Over the past few years, Iran and Hezbollah have been agitating Palestinians to wage another intifada. Iranian efforts have led to a significant uptick in violent Palestinian attacks, especially in the West Bank, which is ruled by the Palestinian Authority that rivals Tehran-backed Hamas.
Islamist Iran has gone further by threatening to topple the Jordanian government and replace it with a “resistance” state.
“Because of its location, Jordan is very important for the [Iran-led] resistance axis,” said Ali Fadlallah, a spokesperson for Kataeb Hezbollah, an Iran-backed Iraqi militia. He added: “Unfortunately, because of the ruling regime, [Jordan’s] location benefits the usurping entity [Israel], and does not offer Palestinian resistance any support.”
Fadlallah promised to arm a militia of 12,000 Jordanians who, judging by the behavior of Iranian proxies elsewhere, will first use their muscles to take over the government, then start throwing rockets at Israel and U.S. forces.

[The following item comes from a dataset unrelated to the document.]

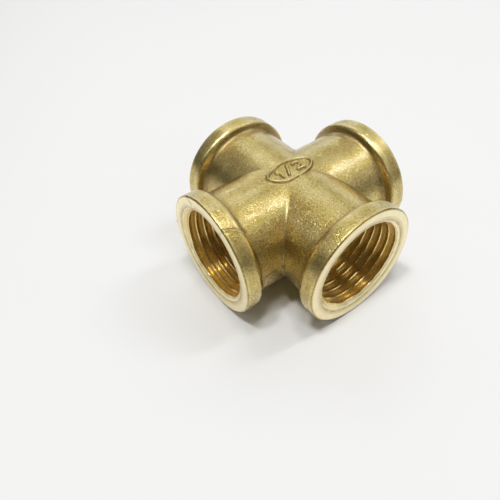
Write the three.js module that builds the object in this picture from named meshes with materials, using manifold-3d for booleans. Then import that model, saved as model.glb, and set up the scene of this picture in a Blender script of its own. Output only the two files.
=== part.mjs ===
// Equal four-way pipe cross in cast brass with four female G 1/2 ports.
//
// Millimetres, +Z up. The origin is the point where the two straight runs cross. One run lies
// along X and the other along Y, so every port faces a horizontal direction and the fitting
// rests on the lowest line of its four raised end bands.

import * as THREE from "three";
import { mergeVertices } from "three/addons/utils/BufferGeometryUtils.js";
import Module from "manifold-3d";

// Outside of the casting.
const CENTRE_TO_FACE = 21;
const BAND_RADIUS = 13;
const BAND_WIDTH = 3.2;
const BAND_EDGE_BREAK = 0.3;
const SHOULDER_LENGTH = 1.2;
const TUBE_RADIUS = 11.3;

// G 1/2 parallel pipe thread: 14 turns to the inch, 55 degree Whitworth form.
const THREAD_PITCH = 25.4 / 14;
const THREAD_MAJOR_RADIUS = 20.955 / 2;
const THREAD_MINOR_RADIUS = 18.631 / 2;
const THREAD_HALF_ANGLE = THREE.MathUtils.degToRad(27.5);
const THREAD_LENGTH = 10.4;

// Shallow countersink at each mouth.
const MOUTH_RADIUS = 10.6;
const MOUTH_DEPTH = 0.6;

// Raised oval on the top of the crossing, where the nominal size is cast.
const OVAL_CENTRE_X = 0.15;
const OVAL_CENTRE_Y = -0.45;
const OVAL_LENGTH = 11;
const OVAL_WIDTH = 5.6;
const OVAL_LINE = 0.4;
const OVAL_HEIGHT = 0.42;

// How finely round surfaces are divided. The thread and the bore share their divisions.
const OUTSIDE_SIDES = 48;
const BORE_SIDES = 24;
const OVAL_SIDES = 32;
const SHOULDER_STEPS = 3;
const CUT_OVERRUN = 0.2;
const LONG_OVERRUN = 2;

// The ports, by quarter turns from +X: where each thread starts, in divisions of its bore.
const THREAD_STARTS = [21, 1, 9, 18];
const QUARTER_TURN = 90;

const brass = new THREE.MeshStandardMaterial({ color: 0xb08d4a, roughness: 0.42, metalness: 1 });

const wasm = await Module();
wasm.setup();

// A closed three.js geometry as a solid that can be joined and cut.
function toSolid(geometry) {
  const bare = geometry.clone();
  bare.deleteAttribute("normal");
  bare.deleteAttribute("uv");
  const merged = mergeVertices(bare, 1e-5);
  const vertProperties = new Float32Array(merged.attributes.position.array);
  const triVerts = new Uint32Array(merged.index.array);
  return new wasm.Manifold(new wasm.Mesh({ numProp: 3, vertProperties, triVerts }));
}

function toGeometry(solid) {
  const mesh = solid.getMesh();
  const geometry = new THREE.BufferGeometry();
  geometry.setAttribute("position", new THREE.BufferAttribute(mesh.vertProperties, 3));
  geometry.setIndex(new THREE.BufferAttribute(mesh.triVerts, 1));
  geometry.computeVertexNormals();
  return geometry;
}

// Turns a profile of (radius, distance) points about the X axis. Flats, not edges, face
// straight up, down and sideways.
function turnedAboutX(points, sides) {
  const geometry = new THREE.LatheGeometry(points, sides, Math.PI / sides);
  return geometry.rotateZ(-Math.PI / 2);
}

// Scales a radius so that the flats of a polygon with this many sides touch the circle.
function outsideRadius(radius, sides) {
  return radius / Math.cos(Math.PI / sides);
}

// Half of a run's outline, from the middle of the run to the centre of the end face.
function armOutline() {
  const tube = outsideRadius(TUBE_RADIUS, OUTSIDE_SIDES);
  const band = outsideRadius(BAND_RADIUS, OUTSIDE_SIDES);
  const bandStart = CENTRE_TO_FACE - BAND_WIDTH;
  const shoulder = new THREE.CubicBezierCurve(
    new THREE.Vector2(tube, bandStart - SHOULDER_LENGTH),
    new THREE.Vector2(tube, bandStart - SHOULDER_LENGTH / 2),
    new THREE.Vector2(band, bandStart - SHOULDER_LENGTH / 2),
    new THREE.Vector2(band, bandStart),
  );
  return [
    ...shoulder.getPoints(SHOULDER_STEPS),
    new THREE.Vector2(band, CENTRE_TO_FACE - BAND_EDGE_BREAK),
    new THREE.Vector2(band - BAND_EDGE_BREAK, CENTRE_TO_FACE),
    new THREE.Vector2(0, CENTRE_TO_FACE),
  ];
}

// One straight run of the cross, solid, with a raised band at each end.
function solidRun() {
  const half = armOutline();
  const mirrored = half.map((point) => new THREE.Vector2(point.x, -point.y));
  return toSolid(turnedAboutX([...mirrored.reverse(), ...half], OUTSIDE_SIDES));
}

// The plain hole through one run, with the countersink at both mouths.
function runBore() {
  const slope = (MOUTH_RADIUS - THREAD_MINOR_RADIUS) / MOUTH_DEPTH;
  const half = [
    new THREE.Vector2(THREAD_MINOR_RADIUS, CENTRE_TO_FACE - MOUTH_DEPTH),
    new THREE.Vector2(MOUTH_RADIUS + slope * CUT_OVERRUN, CENTRE_TO_FACE + CUT_OVERRUN),
    new THREE.Vector2(0, CENTRE_TO_FACE + CUT_OVERRUN),
  ];
  const mirrored = half.map((point) => new THREE.Vector2(point.x, -point.y));
  return toSolid(turnedAboutX([...mirrored.reverse(), ...half], BORE_SIDES));
}

// The helix that the thread groove follows, about the X axis and right-handed. Its frames
// keep the groove's section upright: first axis away from the port's axis, second along it.
class ThreadHelix extends THREE.Curve {
  constructor(radius, start, turns) {
    super();
    this.radius = radius;
    this.start = start;
    this.turns = turns;
  }

  angleAt(t) {
    return t * this.turns * 2 * Math.PI + Math.PI / BORE_SIDES;
  }

  outwardAt(t) {
    const angle = this.angleAt(t);
    return new THREE.Vector3(0, Math.cos(angle), Math.sin(angle));
  }

  getPoint(t) {
    const point = this.outwardAt(t).multiplyScalar(this.radius);
    point.x = this.start + t * this.turns * THREAD_PITCH;
    return point;
  }

  getPointAt(u) {
    return this.getPoint(u);
  }

  computeFrenetFrames(segments) {
    const frames = { tangents: [], normals: [], binormals: [] };
    const alongAxis = new THREE.Vector3(-1, 0, 0);
    for (let i = 0; i <= segments; i += 1) {
      const outward = this.outwardAt(i / segments);
      frames.normals.push(outward);
      frames.binormals.push(alongAxis);
      frames.tangents.push(new THREE.Vector3().crossVectors(outward, alongAxis));
    }
    return frames;
  }
}

// The groove of a port's thread, for the port that faces +X.
function threadGroove() {
  const depth = THREAD_MAJOR_RADIUS - THREAD_MINOR_RADIUS;
  const rootHalfWidth = THREAD_PITCH / 12;
  const mouthHalfWidth = rootHalfWidth + (depth + CUT_OVERRUN) * Math.tan(THREAD_HALF_ANGLE);
  const section = new THREE.Shape([
    new THREE.Vector2(-CUT_OVERRUN, -mouthHalfWidth),
    new THREE.Vector2(depth, -rootHalfWidth),
    new THREE.Vector2(depth, rootHalfWidth),
    new THREE.Vector2(-CUT_OVERRUN, mouthHalfWidth),
  ]);
  const turns = Math.ceil(THREAD_LENGTH / THREAD_PITCH) + 1;
  const start = CENTRE_TO_FACE - THREAD_LENGTH;
  const helix = new ThreadHelix(THREAD_MINOR_RADIUS, start, turns);
  return toSolid(new THREE.ExtrudeGeometry(section, {
    steps: turns * BORE_SIDES,
    extrudePath: helix,
    bevelEnabled: false,
  }));
}

// An upright elliptical post standing through the top of the crossing.
function ovalPost(length, width, bottom, top) {
  const outline = new THREE.Shape();
  outline.absellipse(0, 0, width / 2, length / 2, 0, 2 * Math.PI);
  const post = new THREE.ExtrudeGeometry(outline, {
    depth: top - bottom,
    curveSegments: OVAL_SIDES / 2,
    bevelEnabled: false,
  });
  return toSolid(post.translate(OVAL_CENTRE_X, OVAL_CENTRE_Y, bottom));
}

// The raised oval line: a layer that follows both tubes' curves, cut to an elliptical ring.
function raisedOval() {
  const layerRadius = outsideRadius(TUBE_RADIUS + OVAL_HEIGHT, OUTSIDE_SIDES);
  const layerRun = toSolid(turnedAboutX([
    new THREE.Vector2(0, -OVAL_LENGTH),
    new THREE.Vector2(layerRadius, -OVAL_LENGTH),
    new THREE.Vector2(layerRadius, OVAL_LENGTH),
    new THREE.Vector2(0, OVAL_LENGTH),
  ], OUTSIDE_SIDES));
  const layer = layerRun.add(layerRun.rotate([0, 0, QUARTER_TURN]));
  const bottom = TUBE_RADIUS - LONG_OVERRUN;
  const top = TUBE_RADIUS + LONG_OVERRUN;
  const outer = ovalPost(OVAL_LENGTH, OVAL_WIDTH, bottom, top);
  const inner = ovalPost(
    OVAL_LENGTH - 2 * OVAL_LINE,
    OVAL_WIDTH - 2 * OVAL_LINE,
    bottom - LONG_OVERRUN,
    top + LONG_OVERRUN,
  );
  return outer.subtract(inner).intersect(layer);
}

// The whole casting: two crossing runs, the raised oval, two through bores, four threads.
function crossBody() {
  let body = solidRun().add(solidRun().rotate([0, 0, QUARTER_TURN])).add(raisedOval());
  body = body.subtract(runBore()).subtract(runBore().rotate([0, 0, QUARTER_TURN]));
  const groove = threadGroove();
  THREAD_STARTS.forEach((start, port) => {
    const turned = groove.rotate([(start * 360) / BORE_SIDES, 0, 0]);
    body = body.subtract(turned.rotate([0, 0, port * QUARTER_TURN]));
  });
  const mesh = new THREE.Mesh(toGeometry(body), brass);
  mesh.name = "cross_body";
  return mesh;
}

const fitting = new THREE.Group();
fitting.name = "pipe_cross";
fitting.add(crossBody());

export default fitting;
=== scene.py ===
"""Looks of the brass pipe cross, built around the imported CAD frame.

The fitting is one casting, so it is one mesh here too: four threaded arms welded at the
creases where they meet, with a raised size mark on top. Lengths are in metres, and +Z is up.
"""

import math

import bmesh
import bpy
import numpy as np
from mathutils import Matrix, Vector


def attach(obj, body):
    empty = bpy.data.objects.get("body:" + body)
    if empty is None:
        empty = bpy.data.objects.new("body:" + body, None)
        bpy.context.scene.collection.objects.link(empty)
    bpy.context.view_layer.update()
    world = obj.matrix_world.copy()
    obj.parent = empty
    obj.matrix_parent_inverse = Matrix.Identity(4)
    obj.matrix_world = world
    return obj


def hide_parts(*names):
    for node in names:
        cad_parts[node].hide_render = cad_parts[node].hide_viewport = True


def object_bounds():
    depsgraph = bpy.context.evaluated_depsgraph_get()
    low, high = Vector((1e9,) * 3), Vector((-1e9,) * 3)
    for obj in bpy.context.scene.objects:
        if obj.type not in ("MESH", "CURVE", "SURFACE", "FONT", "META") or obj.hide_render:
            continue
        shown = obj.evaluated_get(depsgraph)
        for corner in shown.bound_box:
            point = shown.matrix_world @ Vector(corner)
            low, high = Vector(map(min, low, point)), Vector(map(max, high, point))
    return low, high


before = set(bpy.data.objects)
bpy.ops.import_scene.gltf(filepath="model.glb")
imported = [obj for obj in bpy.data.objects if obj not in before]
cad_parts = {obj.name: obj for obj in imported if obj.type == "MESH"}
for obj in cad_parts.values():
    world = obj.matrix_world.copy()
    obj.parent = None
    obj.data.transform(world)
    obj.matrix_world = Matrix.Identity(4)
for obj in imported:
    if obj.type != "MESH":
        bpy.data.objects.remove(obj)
cad_box = [list(corner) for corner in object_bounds()]

MM = 0.001

# ---------------------------------------------------------------- sizes of the casting

CENTRE_TO_FACE = cad_box[1][0]
BAND_RADIUS = cad_box[1][2]
BAND_WIDTH = 3.2 * MM
SHOULDER_LENGTH = 1.1 * MM
TUBE_RADIUS = 11.3 * MM
BAND_START = CENTRE_TO_FACE - BAND_WIDTH
SHOULDER_START = BAND_START - SHOULDER_LENGTH
SHOULDER_LEAD = 1.2 * MM
SHOULDER_OVERLAP = 0.2 * MM
ROOT_ROUND = 0.9 * MM
BAND_REAR_ROUND = 1.0 * MM
BAND_FRONT_ROUND = 0.32 * MM
CREASE_BLEND = 0.35 * MM
BORE_BLEND = 0.3 * MM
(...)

In 1970, the late Jordanian monarch King Hussein ejected armed Palestinian factions from his country in a short round of war. Syria and Iraq could have intervened to tip the scales in favor of the Palestinian militias, and the United States’ posture of countering such intervention might have convinced Damascus and Baghdad to sit that war out.
With Iran successfully seeing its allies take over power in Lebanon, Yemen, and, partially, in Iraq and Syria, Jordan finds itself in a precarious position, facing Iranian threats of arming anti-government Jordanian militias and smuggling arms to the West Bank through Jordanian territory. Jordan thus needs American and Israeli support and help, like it received in 1970, to protect its sovereign government.
Iran is unlikely to relent. After all, the Wider Persian Gulf is an ongoing project. America and its allies must remain vigilant to counter Tehran’s troublemaking behavior, from smuggling arms to toppling states and forming loyalist militias in their place.